I have never been “who I am at work” once I leave work, but the 24/7 lifestyle that teachers live in today’s world, gave me little chance for life beyond being a teacher.
What do you want to do with the rest of your life? When do you want to do it? Aren’t those the most important questions? When you can answer them you may be ready.
I really don’t know the answer to this question, but I tend to take it one day at a time and try to prepare for the future a bit. Yes I am doing “it” a little earlier than most folks, but at the same time, I was ready and wanted to take advantage having time being my own, not someone else’s, now instead of later.
I urge you to go over to Satisfying Retirement and read Bob’s post How Do You Know When to Retire? to see which ones of his descriptions apply to you.

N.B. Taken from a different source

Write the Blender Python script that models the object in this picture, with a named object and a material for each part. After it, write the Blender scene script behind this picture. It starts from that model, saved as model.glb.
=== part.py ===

Just about the entire list that Bob described in his post How Do You Know When to Retire? applied to me when I decided to resign from teaching on June 1st.
A couple that applied to me directly also were that:
- I disagree with where Education is headed in the United States.
- My chosen profession had become a 24/7 lifestyle when school was in session.
- Finally, the negativity directed at the teaching profession by political leadership, corporations and the media was a constant drain. I felt as though my hard work was not enough and that I needed to do more and more, but as I went down that slippery slope, I just got burnt out.
No I can definitely say that most of the things on Bob’s list were pretty spot on about knowing when it is time to retire. There is no doubt for me when I look back, that it was time for me to leave the workplace for all the reasons that he listed and a few others of my own.
I live much more simply, I am not ruled by the clock and my biggest stress is if the wife decides for me which honey-do item she wants me to work on that I really didn’t want to do today. We work it out 🙂
You know something else, I am very glad that I did sort of retire when I did.